BEGIN
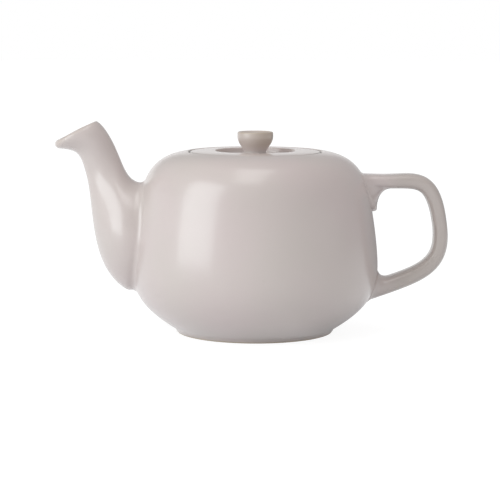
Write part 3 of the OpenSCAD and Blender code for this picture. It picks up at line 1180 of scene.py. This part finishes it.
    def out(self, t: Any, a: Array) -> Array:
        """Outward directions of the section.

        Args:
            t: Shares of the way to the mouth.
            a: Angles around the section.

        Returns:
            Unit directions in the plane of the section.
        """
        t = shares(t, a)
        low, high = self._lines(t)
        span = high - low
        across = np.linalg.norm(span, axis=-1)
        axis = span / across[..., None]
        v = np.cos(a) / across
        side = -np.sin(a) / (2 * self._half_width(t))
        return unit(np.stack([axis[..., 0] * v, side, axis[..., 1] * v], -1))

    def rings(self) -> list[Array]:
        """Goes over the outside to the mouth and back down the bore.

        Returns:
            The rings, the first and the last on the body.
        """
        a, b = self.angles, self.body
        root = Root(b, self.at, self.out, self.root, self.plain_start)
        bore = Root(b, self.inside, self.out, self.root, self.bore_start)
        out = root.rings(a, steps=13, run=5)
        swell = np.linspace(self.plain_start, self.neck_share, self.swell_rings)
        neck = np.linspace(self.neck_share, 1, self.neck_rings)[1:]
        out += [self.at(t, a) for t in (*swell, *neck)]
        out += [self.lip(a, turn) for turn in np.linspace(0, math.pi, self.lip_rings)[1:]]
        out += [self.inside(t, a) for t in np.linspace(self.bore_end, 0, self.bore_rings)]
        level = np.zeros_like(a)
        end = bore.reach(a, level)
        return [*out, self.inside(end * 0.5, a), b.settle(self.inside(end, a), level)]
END
Return the listing above word for word.

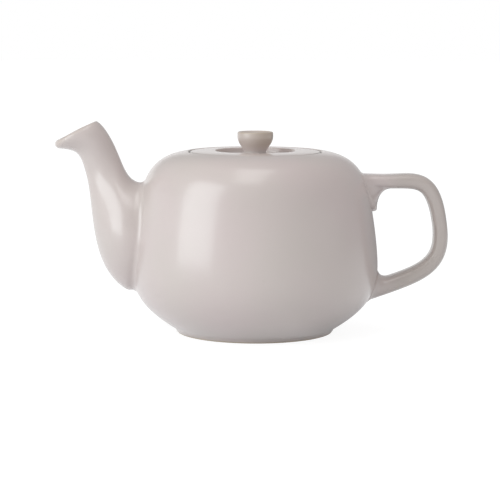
Write part 3 of the OpenSCAD and Blender code for this picture. It picks up at line 1180 of scene.py. This part finishes it.
    def out(self, t: Any, a: Array) -> Array:
        """Outward directions of the section.

        Args:
            t: Shares of the way to the mouth.
            a: Angles around the section.

        Returns:
            Unit directions in the plane of the section.
        """
        t = shares(t, a)
        low, high = self._lines(t)
        span = high - low
        across = np.linalg.norm(span, axis=-1)
        axis = span / across[..., None]
        v = np.cos(a) / across
        side = -np.sin(a) / (2 * self._half_width(t))
        return unit(np.stack([axis[..., 0] * v, side, axis[..., 1] * v], -1))

    def rings(self) -> list[Array]:
        """Goes over the outside to the mouth and back down the bore.

        Returns:
            The rings, the first and the last on the body.
        """
        a, b = self.angles, self.body
        root = Root(b, self.at, self.out, self.root, self.plain_start)
        bore = Root(b, self.inside, self.out, self.root, self.bore_start)
        out = root.rings(a, steps=13, run=5)
        swell = np.linspace(self.plain_start, self.neck_share, self.swell_rings)
        neck = np.linspace(self.neck_share, 1, self.neck_rings)[1:]
        out += [self.at(t, a) for t in (*swell, *neck)]
        out += [self.lip(a, turn) for turn in np.linspace(0, math.pi, self.lip_rings)[1:]]
        out += [self.inside(t, a) for t in np.linspace(self.bore_end, 0, self.bore_rings)]
        level = np.zeros_like(a)
        end = bore.reach(a, level)
        return [*out, self.inside(end * 0.5, a), b.settle(self.inside(end, a), level)]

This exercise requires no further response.